What would a Martin Scorsese screwball comedy look like? American Hustle is probably as close as we’ll ever come to knowing. The mise-en-scene here, which mines third-tier ‘70s rock to set the atmosphere, may feel overly familiar, but the performances are so much fun to watch that it doesn′t matter.
What really elevates the movie is that Russell is just as invested in his female characters as his strutting dudes (a rarity in contemporary Hollywood, needless to say). Amy Adams gives the great dramatic performance, and Jennifer Lawrence the great comedic one; the narrative probably didn’t need the moment where Lawrence′s on-the-warpath housewife belts out ″Live and Let Die,″ but it′s easy to see why Russell would have hated to cut it.
Anchorman 2: The Legend Continues
Director: Adam McKay
Giddy, transcendent idiocy. The ratio of hits to misses in the gags is remarkably high — even the absurd digression about Ron Burgundy (Will Ferrell, of course) losing his sight provides some inspired silliness. The nods toward political satire aren′t exactly subtle, but who would ever expect subtlety here?
In this anything-for-a-laugh context, it′s impressive how Ferrell, Adam McKay & Co. were able to sustain the pace for most of two hours. The only moments I would have left in the editing room are the shout-outs to the original Anchorman from 2004, and the slew of celeb cameos near the end — the movie doesn′t need them.
Director: Woody Allen
A Woody Allen movie that I actually thought about after it was over — when’s the last time that happened?

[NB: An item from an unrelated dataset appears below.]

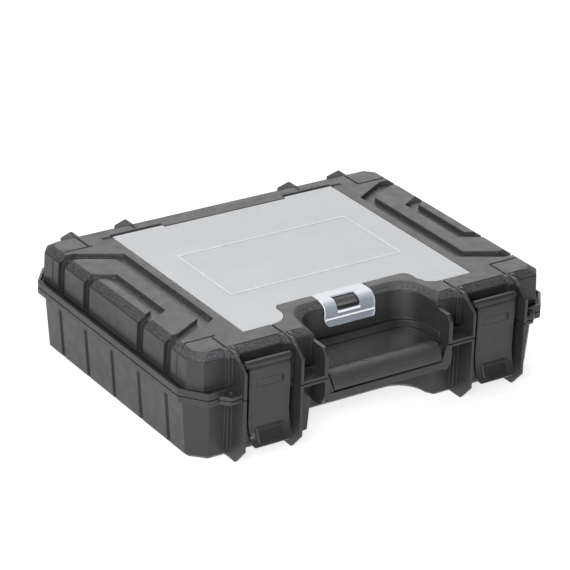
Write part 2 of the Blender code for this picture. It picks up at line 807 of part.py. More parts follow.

The criticism that the Jasmine character is just a vehicle for Allen′s purported misogyny leaves me nonplussed. Cate Blanchett′s performance as the tragicomic Jasmine inspires just as much pity as exasperation — I never felt like the character was meant simply as an object of contempt. (Were that the case, she would hardly hold our attention for 100 minutes.) Click here for the review.
Russia, 2011 (U.S. release, 2013)
Director: Aleksandr Sokurov
Aleksandr Sokurov’s adaptation of the legend of Faust and Mephistopheles is both earthy (you can practically feel the mud squelching between your toes in the streets of the town here) and hallucinatory (thanks in part to the director’s use of distorting lenses — his set pieces don’t look like anyone else′s). A memorably bizarre evocation of “the Teutonic,” and such a singular vision that it felt like the outer limits of what you could expect to see in a commercial theater, even an art-house. Financed after the director took a meeting with noted cineaste Vladimir Putin, too.
France/Japan, 2012 (U.S. release, 2013)
Director: Abbas Kiarostami
Deceptively simple in outline, like an elegant short story, Kiarostami′s tale of an elderly professor who allows himself to be mistaken for a prostitute′s grandfather gets more surprising as it goes along. And nothing is more surprising than the jarring ending, which subverts every expectation of how a movie should end. Click here for the review.
Director: Joss Whedon
Breezy, accessible, casually stylish; this is a distinctly Californian take on Shakespeare. As thoroughly amusing as the movie is (and Nathan Fillion as a blockhead Dogberry is a riot), what might be the most intriguing thing about it is the way Joss Whedon′s sensibility shines through. Click here for the review.
Director: Jeff Nichols
A good old-fashioned yarn. Like Nebraska (see below), Mud evokes the best traits of 1970s American movies without feeling like mere homage. Fable like, with a regional flavor, yet thankfully straightforward (i.e., free of Terence Malick mannerisms).
Director: Alexander Payne
A little funny, a little sad; but of course. As with Alexander Payne′s last movie The Descendants, it can take a while to get caught up in Nebraska, but the accumulation of character detail and milieu rewards the viewer′s patience. Payne certainly isn′t going to force laughs or a sense of melodrama on you.
Seventy-seven-year-old Bruce Dern won the acting prize at Cannes, but let′s not overlook the character work by Bill Hader and Bob Oedenkirk. (The latter had a fine 2013 between this, a small but memorable part in The Spectacular Now, and some show about meth dealers on AMC.)
Interesting to note that some critics assumed Payne was just making fun of middle America here; to me the vibe felt more like an insider′s take on these dusty Midwestern towns — knowing, but not without affection. The criticism raised the possibility that even film reviewers are now so accustomed to a Melrose or Madison Avenue gloss on reality that when a filmmaker shows what ordinary people in the middle of the country actually look like, people assume the director must be satirizing heartland yokels.
Director: Asghar Farhadi
An Iranian man returns to Paris to finalize his divorce, and finds himself enmeshed in a domestic drama that unfolds like a mystery. The first hour is admittedly a bit leisurely, and it′s possible that the revelations that come tumbling out might include one plot twist too many. But the payoff is a silent, quietly heartbreaking coda.
Director: Shane Carruth
The chilliest head trip of 2013, and of any year in recent memory. What starts out as a disturbing depiction of identity theft proceeds to get much stranger after that — when the amnesiac victim tries to rebuild her life, the movie veers in a very different direction, and there′s the possibility that writer-director (and co-star) Shane Carruth is going to pull a Chungking Express and not have the pieces connect at all.
Much of the editing plays like a step forward in cinematic storytelling — showing how to banish exposition entirely. For about an hour, it′s mesmerizingly elliptical and creepy. But as the novelty starts to wear off, you might find yourself harboring suspicions, as I did, about the emperor′s 21st-century clothes. I have to reserve judgment until I can see this again (and I definitely feel compelled to see it again), but even with my reservations, there′s no denying that initial WTF?! sensation of, Where did this come from?
Two wishes, and I hope they don’t contradict each other: I hope it won′t be another nine years until Carruth′s next movie, and I hope he has no interest in going Hollywood.